Saturday, January 21, 2012

ARIZONA INVESTIGATING FEDS OVER FAST AND FURIOUS

Arizona strikes back: State investigates feds over gun-running


January 21, 2012,

Arizona's state legislature will open its own investigation into the Obama administration's disgraced gun-running program, known as "Fast and Furious," the speaker of the state House said Friday.
Speaker Andy Tobin created the committee, and charged it with looking at whether the program broke any state laws — raising the possibility of state penalties against those responsible for the operation.
It's a turnaround from the rest of the immigration issue, where the federal government has sued to block the state's own set of laws.

A law requiring businesses to check new workers' legal status was upheld by the Supreme Court last year, and the court has agreed to hear the case of Arizona's crackdown law that makes being an illegal immigrant a state crime and gives state and local police the power to enforce that law.
Fast and Furious was a straw-purchase program run by the Bureau of Alcohol, Tobacco, Firearms and Explosives. The goal was to try to trace guns sold in Arizona shops and then trafficked across the Mexican border, where they landed in the hands of drug cartels.
As part of the operation, however, agents let the guns "walk" — meaning they lost track of them. At least two of the guns ended up at the scene where Border Patrol Agent Brian Terry was killed in a shootout with Mexican bandits along a smuggling corridor in Arizona.
Mr. Tobin will announce the committee's jurisdiction at a press conference in Phoenix on Monday.
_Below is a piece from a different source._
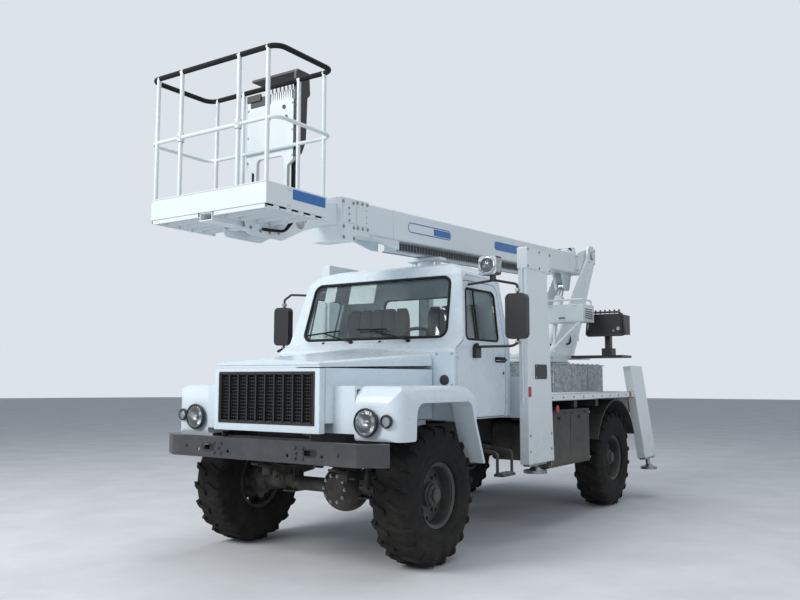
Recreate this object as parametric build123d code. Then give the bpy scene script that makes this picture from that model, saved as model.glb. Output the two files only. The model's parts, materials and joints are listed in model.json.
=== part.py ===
from build123d import *
from math import cos, sin, tan, radians
import os

# Cherry picker: a bonneted four-wheel-drive truck with a turret on its deck and a telescopic boom
# that lies forward over the cab, with a basket at its nose.
# Millimetres. Y runs from front to rear, X to the driver's side, Z up. All Y values are measured
# from the front axle, and every solid is shifted by the same amount at the end, so that the part's
# origin lies on the ground under the middle of its box.

# Driving dimensions of the chassis
wheelbase = 3770
track_half = 910
tyre_radius = 525
tyre_width = 315
frame_half = 450
frame_low = 800
frame_high = 1000
frame_front = -790
frame_rear = wheelbase + 1110
bumper_front = -870
kingpin_x = 760

# Driving dimensions of the cab, bonnet and wings
cab_half = 950
cab_front = 400
cab_rear = 1400
cab_floor = 1060
belt_z = 1700
roof_z = 2452
cab_wall = 42
hood_front = -795
hood_front_half = 532
hood_rear_half = 740
hood_side_z = 1480
wing_front = -660
wing_outer = 1140
wing_inner = 745
wing_top = 1345

# Driving dimensions of the deck, outriggers and turret
deck_half = 1100
deck_low = 1190
deck_top = 1255
deck_front = 1900
deck_rear = wheelbase + 590
slew_y = wheelbase + 30
pedestal_half = 650
pedestal_long = 1500
pedestal_top = 1575
post_front = 1306
post_wide_low = 540
post_wide_top = 430
post_outer = 1170
post_thick = 84
post_low = 650
post_top = 2580
rear_leg_y = wheelbase + 820
rear_leg_tilt = 8

# Driving dimensions of the boom and basket
pivot_y = wheelbase + 1630
pivot_z = 3090
arm_reach = 130
boom_slope = 2.0
boom_width = 300
boom_height = 270
boom_wall = 8
outer_long = 5110
tip_y = pivot_y - outer_long - 850
basket_half = 580
basket_front = tip_y - 870
basket_deep = 640
basket_floor_low = 2560
toe_board = 150
rail_top_z = 3660
rail_mid_z = 3150
rail_inset = 22
rail_over = 60
gate_collar = 27

# Running and seat clearances
seat = 0.3
fit = 1.0
gap = 6
bearing = 0.08
slide = 0.5

front_reach = basket_front + rail_inset - gate_collar
middle_y = (front_reach + pivot_y + arm_reach) / 2

os.makedirs("parts", exist_ok=True)


def flat(solids):
    """The separate solids of a shape or of a list of shapes."""
    found = []
    for item in solids if isinstance(solids, (list, tuple)) else [solids]:
        found.extend(item.solids())
    return found


def save(node, solids):
    """Write one node, moved to the part's own origin."""
    shift = Pos(0, -middle_y, 0)
    export_step(Compound(children=[shift * s for s in flat(solids)]), "parts/" + node + ".step")


def block(x, y, z):
    """A box from its low and high corner on each axis."""
    size = [abs(b - a) for a, b in (x, y, z)]
    centre = [(a + b) / 2 for a, b in (x, y, z)]
    return Pos(*centre) * Box(*size)


def fuse(pieces):
    """One shape from pieces that overlap."""
    whole = pieces[0]
    for piece in pieces[1:]:
        whole = whole + piece
    return whole


def common(shape, *others):
    """What a shape shares with each of the others."""
    for piece in others:
        shape = Part() + (shape & piece).solids()
    return shape


def rod(start, end, radius):
    """A round bar between two points."""
    line = Vector(*end) - Vector(*start)
    plane = Plane(origin=start, z_dir=line)
    return extrude(plane * Circle(radius), line.length)


def pipe(points, radius, bend):
    """A round bar bent along points, with one bend radius."""
    path = FilletPolyline(*points, radius=bend)
    return sweep(Plane(origin=path @ 0, z_dir=path % 0) * Circle(radius), path=path)


def outline(corners):
    """A closed face from corners (a, b, radius), each rounded by its own radius."""
    stops = []
    count = len(corners)
    for i, (a, b, r) in enumerate(corners):
        here = Vector(a, b)
        if r <= 0:
            stops.append((here, None, here))
            continue
        back = (Vector(*corners[i - 1][:2]) - here).normalized()
        ahead = (Vector(*corners[(i + 1) % count][:2]) - here).normalized()
        half = radians(back.get_angle(ahead)) / 2
        inward = (back + ahead).normalized()
        reach = r / tan(half)
        crown = here + inward * (r / sin(half) - r)
        stops.append((here + back * reach, crown, here + ahead * reach))
    edges = []
    for i, (enter, crown, leave) in enumerate(stops):
        before = stops[i - 1][2]
        if (enter - before).length > 0.001:
            edges.append(Line(before, enter))
        if crown is not None:
            edges.append(ThreePointArc(enter, crown, leave))
    return make_face(edges)


def prism(axis, corners, low, high):
    """Corners drawn square to an axis, pushed from low to high along it.

    Across X the corners are (y, z), across Y they are (x, z), and across Z they are (x, y).
    """
    face = outline(corners)
    if axis == "X":
        return Pos(low, 0, 0) * extrude(Plane.YZ * face, high - low)
    if axis == "Y":
        return Pos(0, high, 0) * extrude(Plane.XZ * face, high - low)
    return Pos(0, 0, low) * extrude(face, high - low)


def rect(a, b, r=0):
    """Corners of a rectangle between two pairs of values."""
    return [(a[0], b[0], r), (a[1], b[0], r), (a[1], b[1], r), (a[0], b[1], r)]


def other(shape):
    """The mirror image on the passenger's side."""
    return mirror(shape, about=Plane.YZ)


def both(shape):
    return [shape, other(shape)]


def about_x(side, near, far):
    """An X range on one side, low value first."""
    return (near, far) if side > 0 else (-far, -near)


# Wheels

lug_height = 22
lug_count = 20
lug_half = 19
lug_slant = 26
rim_radius = 228
flange_radius = 247
tread_half = tyre_width / 2 - 18
stud_circle = 111
spindle_radius = 40
spindle_end = track_half + 5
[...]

The committee is charged with looking into the facts about the program, what impact it had on Arizona and whether any of the state's laws were broken.
A report is due back by March 30.
Arizona's investigation into Fast and Furious comes on top of an investigation by Republicans in Congress.
On Friday the chief of the criminal division of the U.S. Attorney's Office in Arizona told a House committee he will decline to answer their questions next week, citing his Fifth Amendment rights against self-incrimination.
The official's lawyer, in a letter to the committee, said his client is innocent but is "ensnared by the unfortunate circumstances in which he now stands between two branches of government."